Vital to the concept of the semantic web is the use of software agents. These will be programmed - or learn how - to seek out relevant ontologies to aid their understanding. The aim is to populate the web with "dictionaries of meaning" that agents can refer to as they traverse cyberspace.
Last, some form of "reasoning engine" will be needed in order to interrogate these ontologies intelligently. This function could, for instance, sit within a dedicated semantic search engine, to which agents would refer.
The semantic web may also enable computers to infer information. "Suppose, for example, a software agent was instructed to search for a Georgian coffee table," says Mr Horrocks. "It could access an ontology specialising in antique furniture and establish that Georgian furniture is furniture made in the UK between 1714 and 1830. If it then came across an advertisement for a table manufactured in the UK in 1805, it would be able to infer that the table matched what it was looking for - even if the advertisement did not describe it as Georgian."

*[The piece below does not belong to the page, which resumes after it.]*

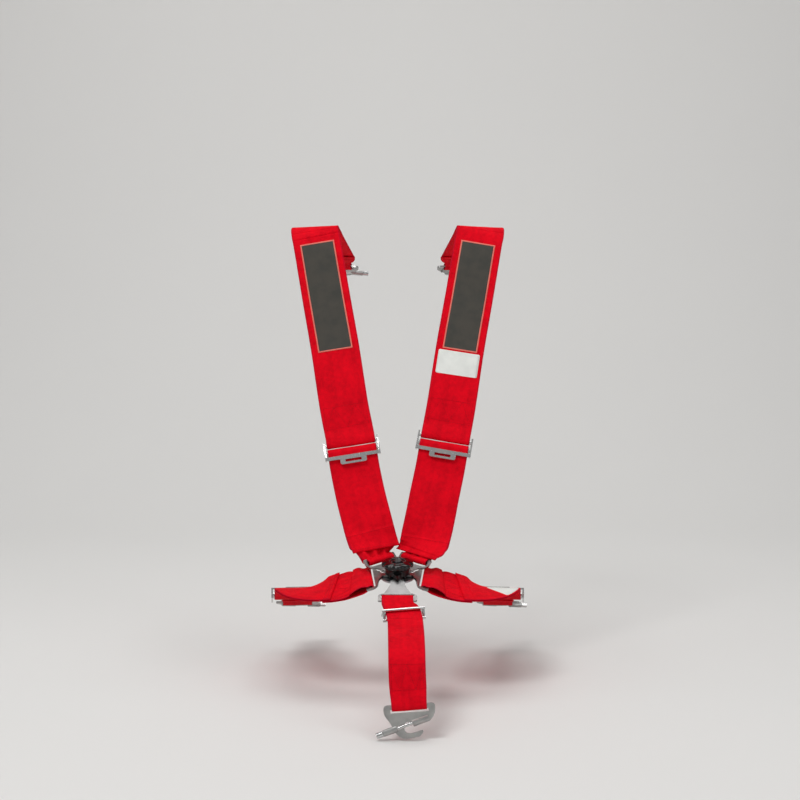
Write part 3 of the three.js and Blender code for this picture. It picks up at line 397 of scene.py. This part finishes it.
class Band:
    """A strap unrolled: its middle line, half-width direction, face normal and distance along it.

    The solid strap is a chain of four-cornered sections, so walking from one end cap along the
    merged mesh gives them back in order. The band starts at the end nearer the given point, and
    can be made longer there.
    """

    def __init__(self, node, origin, seed, longer=0.0, step=1.6 * MM):
        sections = self.sections(node)
        ends = [np.linalg.norm(sections[k].mean(axis=0) - np.asarray(origin)) for k in (0, -1)]
        if ends[0] > ends[1]:
            sections = sections[::-1]
        if longer:
            onward = (sections[0] - sections[1]).mean(axis=0)
            onward *= longer / np.linalg.norm(onward)
            sections = np.concatenate([sections[:1] + onward, sections])
        middle = sections.mean(axis=1)
        across = (sections[:, 0] + sections[:, 1] - sections[:, 2] - sections[:, 3]) / 4
        if across.mean(axis=0) @ (1, -0.3, 0.1) < 0:
            across = -across
        normal = sections[:, 0] - sections[:, 1] + sections[:, 3] - sections[:, 2]
        gaps = np.linalg.norm(np.diff(middle, axis=0), axis=1)
        knots = np.concatenate([[0], np.cumsum(gaps)])
        count = max(2, int(round(knots[-1] / step)))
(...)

Is the semantic web achievable? Certainly there are sceptics. One practical consideration is that semantically enabling the millions of web pages already out there would require a massive retagging effort, since few currently contain XML tags.
For this reason, suggests Alexander Linden, a research director at Gartner, early implementation will probably focus on e-commerce applications such as procurement. "Today's procurers have a hard time finding the products they need. The semantic web will be good at defining product specifications." (See box.)
In the long term, however, Mr Berners-Lee expects the semantic web to prove truly revolutionary. In his book* he predicts that software agents will eventually take on all the low-level information discovery and exchange, allowing humans to be more creative. If he is right, he says, the pace of human learning will increase rapidly.
*Weaving the Web, Tim Berners-Lee, Texere Publishing, 2000.